Emergent Mind

Constraint Learning for Control Tasks with Limited Duration Barrier Functions

(1908.09506)
Published Aug 26, 2019 in eess.SY and cs.SY

Abstract

When deploying autonomous agents in unstructured environments over sustained periods of time, adaptability and robustness oftentimes outweigh optimality as a primary consideration. In other words, safety and survivability constraints play a key role and in this paper, we present a novel, constraint-learning framework for control tasks built on the idea of constraints-driven control.
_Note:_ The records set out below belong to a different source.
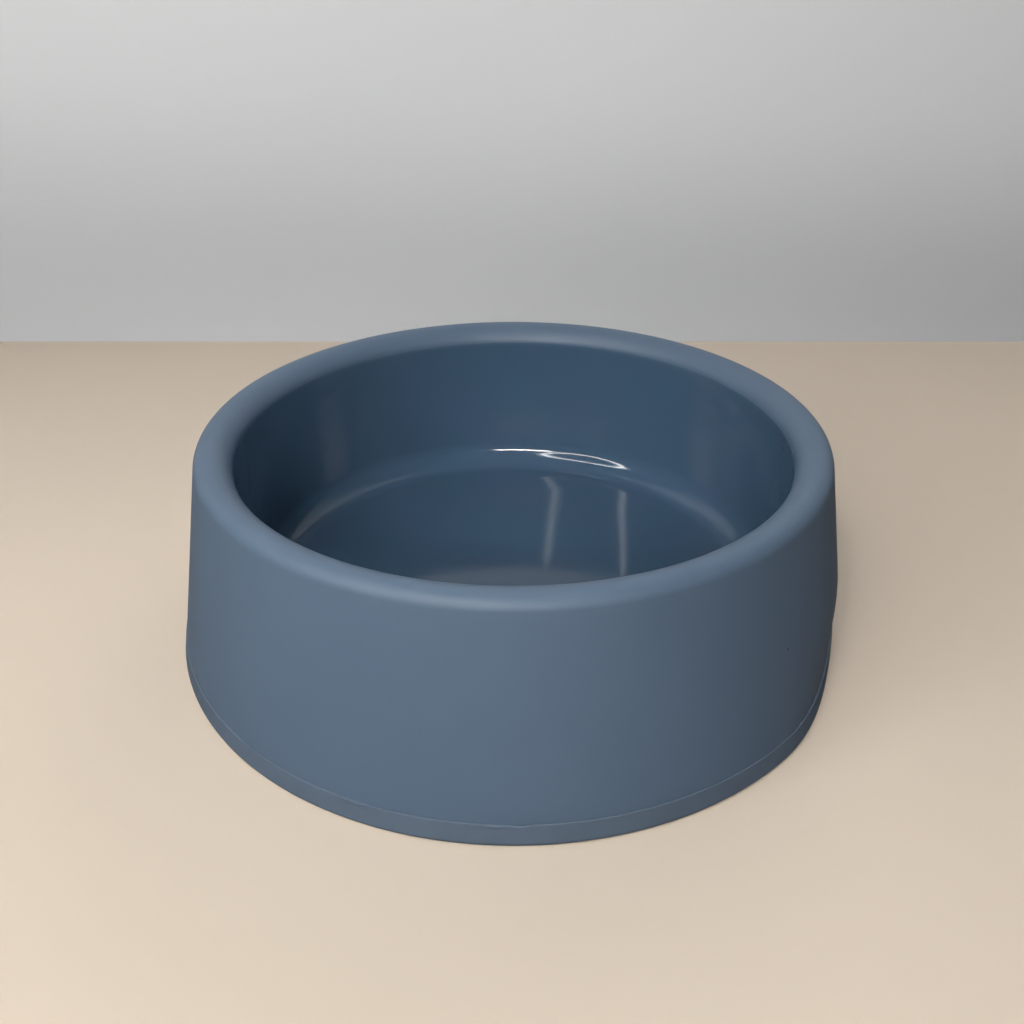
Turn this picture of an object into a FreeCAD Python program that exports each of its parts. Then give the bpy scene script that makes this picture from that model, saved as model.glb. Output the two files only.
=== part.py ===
import FreeCAD, Part
import math
import os
import Sketcher
from FreeCAD import Vector

# Pet bowl with a soft ring round its foot. Millimetres, +Z up.
# The origin is on the floor, under the middle of the bowl.
# The bowl is one thin-walled moulding: cup, rolled rim and flared skirt, open underneath.
# The ring is a soft channel that the lower edge of the skirt stands in.

doc = FreeCAD.newDocument("pet_bowl")

# Driving sizes: name, value, what it is
SIZES = (
    ("overall_height", "62.4", "floor to the top of the rim"),
    ("skirt_base_radius", "100.2", "outside of the skirt at the top edge of the ring"),
    ("skirt_taper", "10.5", "degrees that the skirt leans in from upright"),
    ("rim_outer_round", "3.9", "outer half of the rim's rounded top"),
    ("rim_inner_round", "6.6", "inner half of the rim's rounded top"),
    ("wall", "2.5", "thickness of the cup wall, the rim and the skirt"),
    ("cup_draft", "1.2", "degrees that the cup wall leans in towards the floor"),
    ("cup_floor_height", "9.5", "ground to the floor of the cup"),
    ("cup_floor_thickness", "2.8", "thickness of the floor of the cup"),
    ("cup_floor_fillet", "6.5", "round between the floor and the wall of the cup"),
    ("rib_count", "8", "stiffening ribs in the hollow under the rim"),
    ("rib_thickness", "1.5", "thickness of one rib"),
    ("rib_foot_height", "34.0", "ground to the lower edge of the ribs"),
    ("gate_radius", "5.0", "radius of the moulding gate's recess under the floor"),
    ("gate_depth", "0.6", "depth of that recess"),
    ("ring_height", "6.3", "height of the soft ring"),
    ("ring_sole", "1.8", "soft material between the skirt's edge and the ground"),
    ("ring_lip", "1.2", "outer leg of the ring, in the rebate of the skirt"),
    ("ring_inner_leg", "1.5", "thickness of the inner leg of the ring"),
    ("ring_inner_leg_height", "5.3", "ground to the top of the inner leg"),
    ("ring_proud", "0.2", "how far the ring stands out past the skirt"),
    ("ring_clearance", "0.1", "gap beside the skirt's edge in the channel"),
    ("ring_foot_chamfer", "0.8", "bevel at the outer edge of the foot"),
    ("ring_seam_chamfer", "0.3", "fine bevel at the top edge of the ring, along the seam"),
)

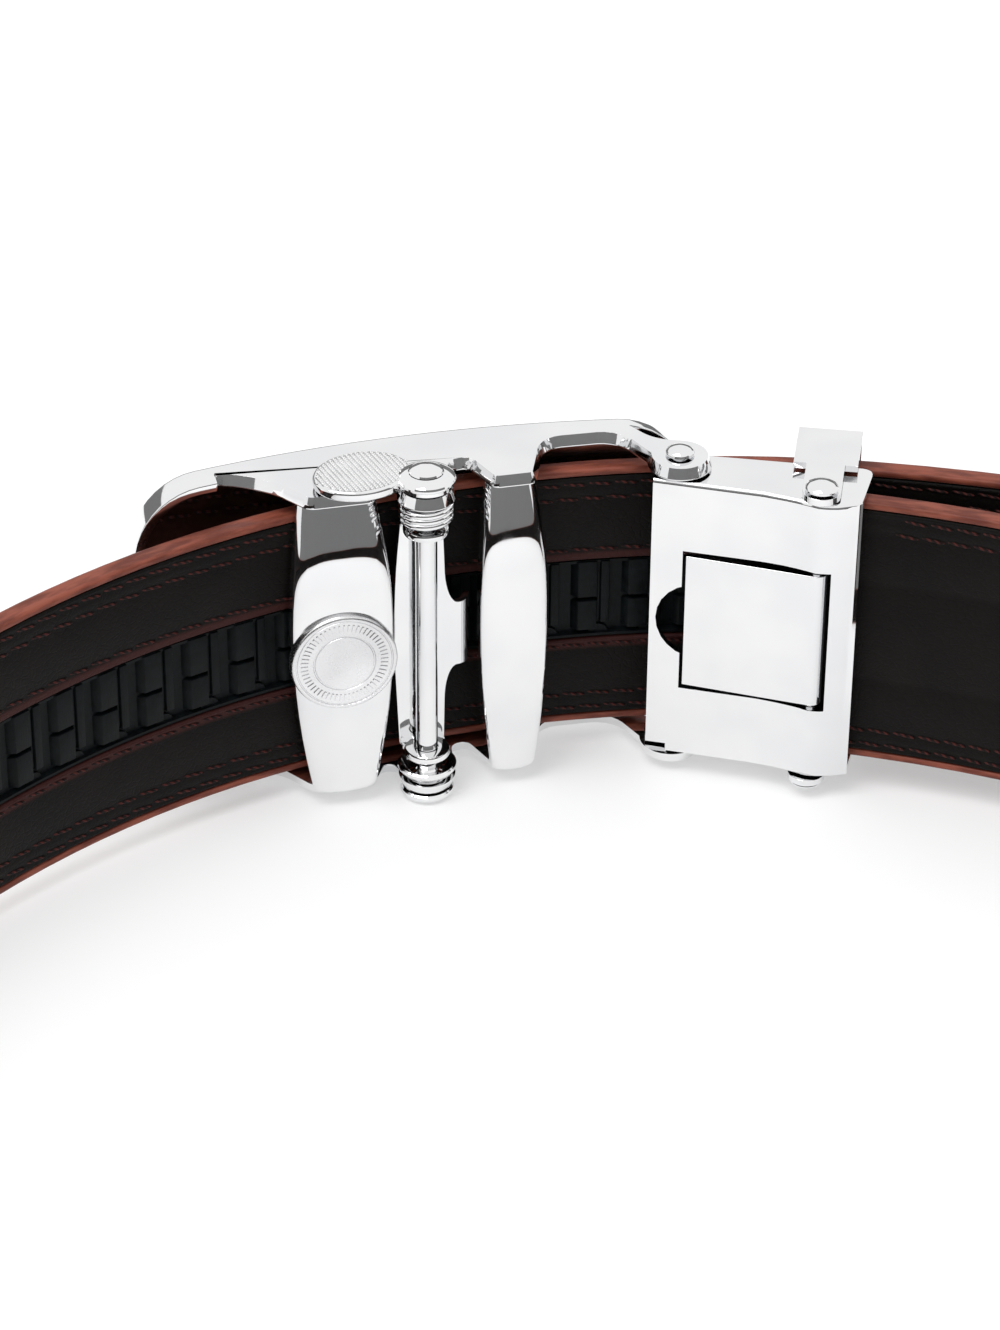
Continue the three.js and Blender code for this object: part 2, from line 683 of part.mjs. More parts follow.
// Bail about the clamp's pin: two T-shaped arms and a plain plate outside the tail
function tailKeeper() {
  const keeperReach = tailOuterFace() + partGap;
  const arm = new THREE.Shape();
  arm.absarc(0, 0, armHalf, Math.PI, 2 * Math.PI, false);
  arm.lineTo(armHalf, headStart);
  arm.lineTo(headHalf, headStart);
  arm.lineTo(headHalf, keeperReach + keeperPlate);
  arm.lineTo(-headHalf, keeperReach + keeperPlate);
  arm.lineTo(-headHalf, headStart);
  arm.lineTo(-armHalf, headStart);
  const low = housingLow - partGap - sheet;
  const high = housingTop + partGap + sheet;
  const body = join(upright(arm, low, low + sheet), upright(arm, high - sheet, high),
    block(-headHalf, headHalf, keeperReach, keeperReach + keeperPlate, low, high));
  return cut(body, post(clampPinRadius + pinPlay, 0, high + 1)).rotateZ(keeperTurn * degree)
    .translate(flapPinX, flapPinY, 0);
}

// Scene graph

function piece(name, geometry, color, roughness, metalness) {
  const mesh = new THREE.Mesh(geometry, new THREE.MeshStandardMaterial({ color, roughness, metalness }));
  mesh.name = name;
  return mesh;
}

function chromePiece(name, geometry) {
  return piece(name, geometry, 0xe8e8ea, 0.12, 1);
}

const belt = new THREE.Group();
belt.add(
  chromePiece('buckle_frame', buckleFrame()),
  chromePiece('medallion', medallion()),
  chromePiece('pivot_pin', pivotPin()),
  chromePiece('pawl', pawlBody()),
  chromePiece('pawl_spring', pawlSpring()),
  chromePiece('release_lever', releaseLever()),
  piece('strap_leather', strapLeather(), 0x6b3528, 0.55, 0),
  piece('strap_lining', strapLining(), 0x231f1c, 0.6, 0),
  piece('ratchet_track', ratchetTrack(), 0x1c2226, 0.5, 0),
);

const clamp = new THREE.Group();
clamp.position.set(earX, earY, 0);
clamp.rotation.z = clampAngle;
clamp.add(
  chromePiece('hinge_rivet_top', hingeRivet(true)),
  chromePiece('hinge_rivet_bottom', hingeRivet(false)),
  chromePiece('clamp_housing', clampHousing()),
  chromePiece('clamp_flap', clampFlap()),
  chromePiece('clamp_pin', clampPin()),
  chromePiece('tail_keeper', tailKeeper()),
);
belt.add(clamp);

// The origin is the middle of the belt's box, on the surface that it stands on
belt.updateMatrixWorld(true);
const box = new THREE.Box3().setFromObject(belt, true);
const middle = box.getCenter(new THREE.Vector3());
belt.position.set(-middle.x, -middle.y, -box.min.z);
belt.updateMatrixWorld(true);

export default belt;
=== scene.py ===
import math

import bmesh
import bpy
from mathutils import Matrix, Vector


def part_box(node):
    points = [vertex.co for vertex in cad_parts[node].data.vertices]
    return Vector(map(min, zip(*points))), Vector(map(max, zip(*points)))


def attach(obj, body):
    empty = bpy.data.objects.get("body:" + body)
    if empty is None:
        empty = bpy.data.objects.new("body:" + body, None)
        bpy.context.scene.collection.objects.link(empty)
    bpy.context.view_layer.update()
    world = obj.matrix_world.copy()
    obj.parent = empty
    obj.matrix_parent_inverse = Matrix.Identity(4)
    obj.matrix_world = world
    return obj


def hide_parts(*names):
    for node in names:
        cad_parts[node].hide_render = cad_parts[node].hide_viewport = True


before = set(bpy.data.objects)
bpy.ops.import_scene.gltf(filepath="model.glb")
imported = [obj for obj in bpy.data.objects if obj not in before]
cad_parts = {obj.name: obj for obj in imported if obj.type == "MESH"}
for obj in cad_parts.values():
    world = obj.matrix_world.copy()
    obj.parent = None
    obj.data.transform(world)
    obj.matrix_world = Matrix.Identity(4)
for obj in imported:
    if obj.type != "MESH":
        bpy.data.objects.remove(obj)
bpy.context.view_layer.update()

# Ratchet belt on edge. Pieces are drawn in millimetres round the pawl's pin, +Y out of the buckle's front.

millimetre = 0.001
pinLow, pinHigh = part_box("pivot_pin")
beltPlace = (Matrix.Translation(((pinLow.x + pinHigh.x) / 2, (pinLow.y + pinHigh.y) / 2, 0))
             @ Matrix.Scale(millimetre, 4))
clampHinge = {"x": 29.9, "y": 0.9, "turn": -26.5}  # mm, mm, degrees
clampPlace = (beltPlace @ Matrix.Translation((clampHinge["x"], clampHinge["y"], 0))
              @ Matrix.Rotation(math.radians(clampHinge["turn"]), 4, "Z"))

scene = bpy.context.scene
scene.view_settings.view_transform = "Standard"


# Camera: fitted to the photograph's upright edges

cameraView = {
    "place": (-85.54, -402.67, 285.11),  # mm from the pin
    "turn": 13.176,  # degrees to the right
    "down": 33.0,
    "roll": 0.45,
    "lens": 114.52,
    "far": 50,  # metres
}


def makeCamera():
    lens = bpy.data.cameras.new("photoCamera")
    lens.lens = cameraView["lens"]
    lens.clip_end = cameraView["far"]
    camera = bpy.data.objects.new("photoCamera", lens)
    scene.collection.objects.link(camera)
    down = math.radians(cameraView["down"])
    turn = math.radians(cameraView["turn"])
    ahead = Vector((math.sin(turn) * math.cos(down), math.cos(turn) * math.cos(down), -math.sin(down)))
    look = ahead.to_track_quat("-Z", "Y").to_matrix().to_4x4()
    roll = Matrix.Rotation(math.radians(cameraView["roll"]), 4, "Z")
    camera.matrix_world = Matrix.Translation(beltPlace @ Vector(cameraView["place"])) @ look @ roll
    scene.camera = camera


makeCamera()
print("camera placed")


# Shader maths: a socket with arithmetic on it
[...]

However, since control policies that keep a dynamical agent within state constraints over infinite horizons are not always available, this work instead considers constraints that can be satisfied over some finite time horizon T > 0, which we refer to as limited-duration safety. Consequently, value function learning can be used as a tool to help us find limited-duration safe policies. We show that, in some applications, the existence of limited-duration safe policies is actually sufficient for long-duration autonomy. This idea is illustrated on a swarm of simulated robots that are tasked with covering a given area, but that sporadically need to abandon this task to charge batteries. We show how the battery-charging behavior naturally emerges as a result of the constraints. Additionally, using a cart-pole simulation environment, we show how a control policy can be efficiently transferred from the source task, balancing the pole, to the target task, moving the cart to one direction without letting the pole fall down.